8 Things Your Flight Attendants Won’t Tell You

by  Anne Roderique-Jones | Feb 27, 2013
Plane / Biletskiy_Evgeniy/iStock

We no longer live under the delusion that air travel – especially in coach – is glamorous. Gone are the days of white-gloved flight attendants serving in-flight meals on delicate china. Sandra White has been a flight attendant for a major airline for 20 years. "It's something I wanted to do when I took my first flight and saw the flight attendants wearing mini skirts and go-go boots," she says. Though she's seen many ups and downs (literally!), she's never put on a mini skirt or go-go boots. Instead, listen up as she gives you eight secrets your flight attendant will never tell you.

How to score a free drink
Scoring a free beer on a flight is not all that hard. According to White, there are a few reasons why she'll give a customer a free drink, but it all comes down to one thing, being nice – really nice. If there are mechanical problems, and it's the airline's fault and you've been sitting on the tarmac forever without being rude, she'll comp you a drink. "I'm sure they need it," she says. If you only have cash (most airlines only take cards) and have been nice during the flight, she'll just give you the beer. "Basically, kindness goes a long way," says White.

How to join the Mile High Club
With increased security, this is more complicated; but if joining the Mile High Club is on your travel bucket list, then White says there are a few tips that can help you get the job done. She recommends choosing the back lavatories while the flight attendants are stocking and cleaning up in the middle galley, after drink service on a night flight, and when the lights have been dimmed. She points out that going in separately is the best plan of action, and to make sure that the flight is smooth and the seatbelt sign is off. "Finally," she said, "clean up after yourself!"

We don't really hate kids
No one really loves the sound of a screaming baby, but for the most part, flight attendants feel sorry for your bundles of joy on tear-soaked flights. White says that babies' ears begin to hurt around cruising altitude and she'll often suggest that they suck on a pacifier, a bottle, or their toy to help make them more comfortable. She says, "I've seen pets behave much worse."

We do hate your carry-ons
It's not the passengers' fault that airlines now charge ridiculous fees for checked luggage, but flight attendants are now forced to deal with your extra baggage. It's important to know that if you're a willing and able body, then it's the passengers' responsibility to put luggage in the overhead compartment, but White says that she's always happy to help anyone who needs it. "Honestly, it's the businessmen who are the worst offenders. They get their bags stuck and expect someone to get it out for them."

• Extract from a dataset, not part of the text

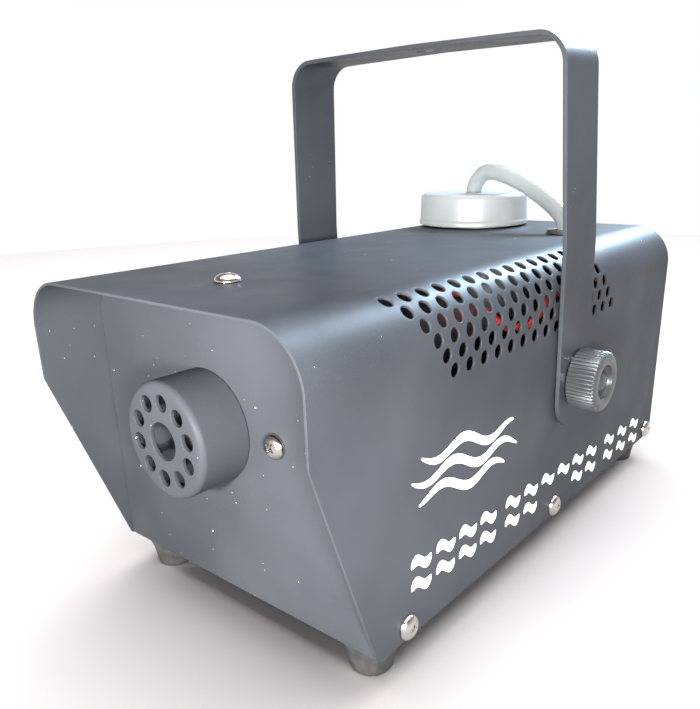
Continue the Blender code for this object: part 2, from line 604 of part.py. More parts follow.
def build_pump():
    """An oscillating pump: a coil round a pump tube in a steel yoke, with a sprung piston in the tube."""
    along = (0.0, 1.0, 0.0)
    body = [(0.0, 66.0), (2.3, 66.0), (2.3, 58.0), (7.0, 58.0), (7.0, 8.0), (2.3, 8.0), (2.3, 0.0),
            (0.0, 0.0)]
    start_y = PUMP_YS[0] - 14.0
    pump = turned("pump_body", BLACK_PLASTIC, body, (PUMP_X, start_y, PUMP_Z), along, 16)
    bore_middle = (PUMP_YS[0] + PUMP_YS[1]) / 2
    cut(pump, rod((PUMP_X, bore_middle, PUMP_Z), along, 4.9, 38.0, 16))
    cut(pump, rod((PUMP_X, PUMP_YS[1] + 11.0, PUMP_Z), along, 1.2, 28.0, 8))
    piston = (PUMP_X, bore_middle - 6.0, PUMP_Z)
    solid("pump_piston", NICKEL, rod(piston, along, 4.4, 20.0, 16))
    spring = [(4.3, 8.0), (4.3, 0.0), (3.1, 0.0), (3.1, 8.0)]
    turned("pump_spring", NICKEL, spring, (PUMP_X, bore_middle + 6.5, PUMP_Z), along, 12, ring=True)
    coil = [(16.0, 34.0), (16.0, 0.0), (7.4, 0.0), (7.4, 34.0)]
    coil_y = bore_middle - 17.0
    turned("pump_coil", COPPER_COIL, coil, (PUMP_X, coil_y, PUMP_Z), along, 20, ring=True)
    low, high = SHEET + GAP, PUMP_Z + 20.5
    yoke = solid("pump_yoke", ZINC,
                 box((PUMP_X - 17.5, PUMP_YS[0], low), (PUMP_X + 17.5, PUMP_YS[1], high)))
    cut(yoke, box((PUMP_X - 30.0, coil_y - 0.5, PUMP_Z - 16.5),
                  (PUMP_X + 30.0, coil_y + 34.5, PUMP_Z + 16.5)))
    cut(yoke, *[rod((PUMP_X, y, PUMP_Z), along, 7.4, 5.0, 16) for y in PUMP_YS])
    pipe = [(PUMP_X, start_y - GAP, PUMP_Z), (PUMP_X, 135.6, PUMP_Z),
            (32.5, 131.5, 27.6), (31.0, 130.0, 33.0),
            (26.0, 132.5, 42.0), (18.0, 137.0, 50.5), (10.0, 139.5, 55.0), (5.4, 137.5, OUTLET_Z),
            (4.5, 133.5, OUTLET_Z), (4.5, HEATER_YS[1] + GAP, OUTLET_Z)]
    tube("delivery_pipe", NICKEL, pipe, 2.0)


def build_heater():
    along = (0.0, 1.0, 0.0)
    low_y, high_y = HEATER_YS
    low_x, high_x = OUTLET_X - 22.0, OUTLET_X + 22.0
    low_z, high_z = OUTLET_Z - 13.0, OUTLET_Z + 13.0
    element = (OUTLET_X - 12.0, OUTLET_Z - 5.0)
    block = solid("heater_block", CAST_ALUMINIUM, box((low_x, low_y, low_z), (high_x, high_y, high_z)))
    block.modifiers.new("cast_edges", "BEVEL").width = 2.0 * MM
    cut(block, rod((element[0], high_y - 40.0, element[1]), along, 5.3, 84.0))
    solid("heating_element", NICKEL, rod((element[0], high_y - 36.0, element[1]), along, 5.0, 84.0))
    disc = [(0.0, 6.5), (3.0, 6.5), (3.5, 4.5), (7.5, 4.0), (8.0, 0.0), (0.0, 0.0)]
    turned("thermostat", ZINC, disc, (OUTLET_X - 4.0, low_y + 26.0, high_z + GAP), (0.0, 0.0, 1.0), 16)
    fuse_middle = (OUTLET_X + 6.0, low_y + 62.0, high_z + GAP + 2.2)
    solid("thermal_fuse", NICKEL, rod(fuse_middle, along, 2.2, 14.0, 10))
    plate_y = PANEL_Y + SHEET + GAP
    bracket = solid("heater_bracket", ZINC,
                    box((OUTLET_X - 35.0, plate_y, OUTLET_Z - 18.0),
                        (OUTLET_X + 35.0, plate_y + 1.5, OUTLET_Z + 9.0)),
                    box((low_x, plate_y + 0.5, low_z - 1.8), (high_x, high_y - 8.0, low_z - GAP)),
                    box((low_x + 4.0, high_y - 9.5, SHEET + GAP), (high_x - 4.0, high_y - 8.0, low_z - 1.0)))
    cut(bracket, rod((OUTLET_X, plate_y, OUTLET_Z), along, 7.5, 6.0, 16),
        *[rod((OUTLET_X + side * FRONT_SCREW_OFFSET, plate_y, OUTLET_Z), along, SCREW_HOLE, 6.0)
          for side, _ in SIDES])
    left, right, top = low_x - 7.0, high_x + 7.0, high_z + 11.0
    floor = SHEET + GAP
    shield_line = [(left, floor), (left, top), (right, top), (right, floor)]
    points = [(x, y, z) for x, z in shield_line for y in (low_y - 2.0, high_y - 3.0)]
    faces = [(2 * i, 2 * i + 2, 2 * i + 3, 2 * i + 1) for i in range(3)]
    sheet("heat_shield", ZINC, points, faces, 0.6)


def build_controls():
    """The control board on its insulating base, on the floor between heater and bottle."""
    low_x, low_y = -54.0, 134.0
    base_z = SHEET + GAP
    solid("board_base", BLACK_PLASTIC,
          box((low_x, low_y, base_z), (low_x + 52.0, low_y + 38.0, base_z + 5.0)))
    board_z = base_z + 5.0 + GAP
    top = board_z + 1.6
    solid("circuit_board", BOARD_GREEN, box((low_x, low_y, board_z), (low_x + 52.0, low_y + 38.0, top)))
    top += GAP
    relay = box((low_x + 6.0, low_y + 6.0, top), (low_x + 25.0, low_y + 21.0, top + 15.0))
    solid("board_relay", BLACK_PLASTIC, relay)
    can = [(0.0, 20.0), (4.6, 20.0), (5.0, 19.4), (5.0, 0.0), (0.0, 0.0)]
    turned("board_capacitor", BLACK_PLASTIC, can, (low_x + 38.0, low_y + 14.0, top), (0.0, 0.0, 1.0), 12)


def build_rear_fittings():
    back = (0.0, 1.0, 0.0)
    face = REAR_Y + GAP
    switch = solid("switch_body", BLACK_PLASTIC,
                   box((SWITCH_X - 7.5, face, SWITCH_Z - 10.5),
                       (SWITCH_X + 7.5, face + 2.0, SWITCH_Z + 10.5)),
                   box((SWITCH_X - 6.4, face - 20.0, SWITCH_Z - 9.4),
                       (SWITCH_X + 6.4, face + 1.0, SWITCH_Z + 9.4)))
    cut(switch, box((SWITCH_X - 5.0, face - 6.0, SWITCH_Z - 8.6),
                    (SWITCH_X + 5.0, face + 9.0, SWITCH_Z + 8.6)))
    build_rocker(face)
    holder = [(0.0, -16.0), (4.2, -16.0), (4.2, 2.0), (8.4, 2.0), (8.4, 0.0), (6.2, 0.0), (6.2, -22.0),
              (0.0, -22.0)]
    turned("fuse_holder", BLACK_PLASTIC, holder, (FUSE_X, face, FUSE_Z), back, 16)
    cap = [(0.0, 8.0), (5.2, 8.0), (5.8, 7.2), (5.8, 2.0 + GAP), (3.9, 2.0 + GAP), (3.9, -14.0),
           (0.0, -14.0)]
    fuse_cap = turned("fuse_cap", BLACK_PLASTIC, cap, (FUSE_X, face, FUSE_Z), back, 16)
    slot_low = (FUSE_X - 8.0, face + 6.8, FUSE_Z - 0.7)
    cut(fuse_cap, box(slot_low, (FUSE_X + 8.0, face + 12.0, FUSE_Z + 0.7)))
    socket = [(0.0, -9.0), (6.0, -9.0), (6.0, 1.8), (9.0, 1.8), (9.0, 0.0), (7.4, 0.0), (7.4, -13.0),
              (0.0, -13.0)]
    turned("remote_socket", BLACK_PLASTIC, socket, (SOCKET_X, face, SOCKET_Z), back, 20)
    lamp = [(0.0, 3.4), (2.6, 2.8), (3.8, 1.2), (4.4, 1.2), (4.4, 0.0), (3.0, 0.0), (3.0, -12.0),
            (0.0, -12.0)]
    turned("indicator_lamp", RED_PLASTIC, lamp, (LAMP_X, face, LAMP_Z), back, 12)
    reach = LENGTH + REAR_STICKOUT - face
    gland = [(5.2, reach), (6.6, reach - 2.5), (7.4, 6.5), (7.4, 4.5), (8.4, 4.5), (8.4, 0.0), (6.2, 0.0),
             (6.2, -9.0), (3.4, -9.0), (3.4, reach)]
    turned("cable_gland", BLACK_PLASTIC, gland, (GLAND_X, face, GLAND_Z), back, 16, ring=True)


def build_rocker(face):
    """The rocker lies with its upper end pressed in; its axis is across the switch, inside the body."""
    pivot = (SWITCH_X, face - 2.0, SWITCH_Z)
    outline = [(-7.2, -1.5), (7.2, -1.5), (7.6, 3.6), (0.0, 2.6), (-7.6, 3.6)]
    mesh = bpy.data.meshes.new("switch_rocker")
    points = [(x * MM, depth * MM, height * MM) for x in (-4.6, 4.6) for height, depth in outline]
    count = len(outline)
    faces = [tuple(range(count)), tuple(reversed(range(count, 2 * count)))]
    faces += [(i, (i + 1) % count, (i + 1) % count + count, i + count) for i in range(count)]
    mesh.from_pydata(points, [], faces)
    turn_faces_out(mesh)
    rocker = link(bpy.data.objects.new("switch_rocker", mesh), RED_PLASTIC)
    rocker.location = point(*pivot)
    rocker.rotation_euler = (math.radians(ROCKER_REST), 0.0, 0.0)


def build_wires():
    route = [(SWITCH_X, REAR_Y - 20.0, SWITCH_Z - 3.0), (SWITCH_X, 211.0, SWITCH_Z - 3.0),
             (SWITCH_X, 205.0, 75.0), (47.0, 190.0, 82.0), (47.0, 165.0, 84.5), (45.5, 146.0, 80.0),
             (43.0, 136.0, 71.0), (35.0, 133.5, 70.0), (20.0, 134.0, 78.0), (0.0, 136.5, 79.0),
             (-11.0, 142.5, 70.0), (-16.0, 144.0, 58.0), (OUTLET_X - 12.0, 140.0, OUTLET_Z - 5.0),
             (OUTLET_X - 12.0, HEATER_YS[1] + 6.0 + GAP, OUTLET_Z - 5.0)]
    tube("heater_wire", RED_WIRE, route, 1.6)


build_cover()
build_chassis()
build_fasteners()
build_feet()
build_outlet()
build_bracket()
build_knobs()
build_bottle()
build_intake()
build_pump()
build_heater()
build_controls()
build_rear_fittings()
build_wires()
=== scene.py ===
"""The fog machine's looks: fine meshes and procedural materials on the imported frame, floor, lights, camera.

Everything is in metres in the frame's axes: the fog comes out at -Y, +X is the side with the printed mark,
+Z is up and the feet stand on Z = 0. Places come from the CAD nodes' boxes.
"""

import math

import bmesh
import bpy
from mathutils import Matrix, Vector


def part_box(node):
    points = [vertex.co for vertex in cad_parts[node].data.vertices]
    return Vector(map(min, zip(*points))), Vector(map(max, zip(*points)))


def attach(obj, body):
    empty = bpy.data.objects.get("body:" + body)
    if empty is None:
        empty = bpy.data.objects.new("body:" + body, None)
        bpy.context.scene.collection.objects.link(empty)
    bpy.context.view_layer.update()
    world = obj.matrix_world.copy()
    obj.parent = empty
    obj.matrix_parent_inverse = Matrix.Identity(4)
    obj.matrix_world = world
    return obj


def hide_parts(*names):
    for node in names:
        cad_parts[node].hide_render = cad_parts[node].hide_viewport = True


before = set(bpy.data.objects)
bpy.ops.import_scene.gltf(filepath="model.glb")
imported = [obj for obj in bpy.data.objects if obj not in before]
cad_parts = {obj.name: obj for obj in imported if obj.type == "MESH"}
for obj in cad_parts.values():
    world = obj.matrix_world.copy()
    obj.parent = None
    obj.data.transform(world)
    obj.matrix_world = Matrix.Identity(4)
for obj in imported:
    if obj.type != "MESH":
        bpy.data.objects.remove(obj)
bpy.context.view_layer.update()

MM = 0.001

COVER_LOW, COVER_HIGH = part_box("cover")
CHASSIS_LOW, CHASSIS_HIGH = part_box("chassis")
BRACKET_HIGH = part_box("bracket")[1]
SHROUD_LOW, SHROUD_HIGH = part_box("nozzle_shroud")
CAP_LOW, CAP_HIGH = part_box("bottle_cap")

HALF_WIDTH = 60 * MM
FRONT_Y = COVER_LOW.y
REAR_Y = COVER_HIGH.y
BASE_Z = 12 * MM
TOP_Z = BASE_Z + 99.5 * MM
SHEET = 0.8 * MM
COVER_BEND = 16 * MM
KINK_Z = BASE_Z + 66.7 * MM
PANEL_Y = CHASSIS_LOW.y
PANEL_REAR_Y = CHASSIS_HIGH.y
PIVOT = Vector((0.0, FRONT_Y + 135.5 * MM, BASE_Z + 55 * MM))
STRIP_WIDTH = 24 * MM
STRIP = 1.5 * MM
BRACKET_TILT = math.radians(2.0)
MIDDLE_SCREW_Y = 130.0
SIDE_SCREW_YS = (36.4, MIDDLE_SCREW_Y, 229.0)
SIDE_SCREW_RISE = 4.3 * MM
SCREW_HOLE = 2.2 * MM
STUD_HOLE = 3.4 * MM
EDGE = 0.14 * MM
BEND_STEP = math.radians(4.5)
REAR_GAP = 0.3 * MM
DASH_LENGTH = 10.0


# ---------------------------------------------------------------- materials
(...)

How to score a better seat
Most often, your fate's in the hands of the gate agent if you're looking to score a free upgrade to first class; but on occasion, a flight attendant will send you straight to the front if the flight has space. How? White says she's always happy to make people more comfortable, so kindly asking is always appreciated. "You draw more bees with honey," she says. If you're rude, impatient, or disrespectful, you're not going anywhere. But any considerate person is welcome to move away from the lavatory or near a window if space allows.

Crews really do have love affairs
It's not any different than other workplaces, but affairs are definitely common among airline crew members a la the movie Flight. White says that all the love connections in the industry could be because the crew is together non-stop for almost a week; they stay in the same hotel and often eat meals together. "Some airlines are recognizing this and putting pilots in separate hotels than flight attendants, but I'm not sure it's helping," she says.

We're not just waitresses in the sky
Sure, we serve you drinks and mediocre microwave food, but flight attendants are hired for your comfort, and above all – safety. It varies by airline, but most flight attendants receive two months pre-job training and the FAA requires four days of yearly refocus training. White says that a passenger's comfort is equally important to her. "Some people are scared to fly or come aboard crying because they've lost or left someone. I always keep a pack of tissues in my jacket for that reason."

Our least favorite type of passenger is…
A drunk. If you smell wasted, look wasted, and act wasted – park yourself at the airport restaurant and don't bother boarding the plane. According to White, annoying drunks always demand booze before beverage service, think they're hilarious, flirt with flight attendants, and order two drinks at a time (every 10 minutes). White says, "I've only had to cut off two people – you really don't want to make a drunk angry at 36,000 feet – they might defecate on the beverage cart (yes, this really happened to a co-worker)!"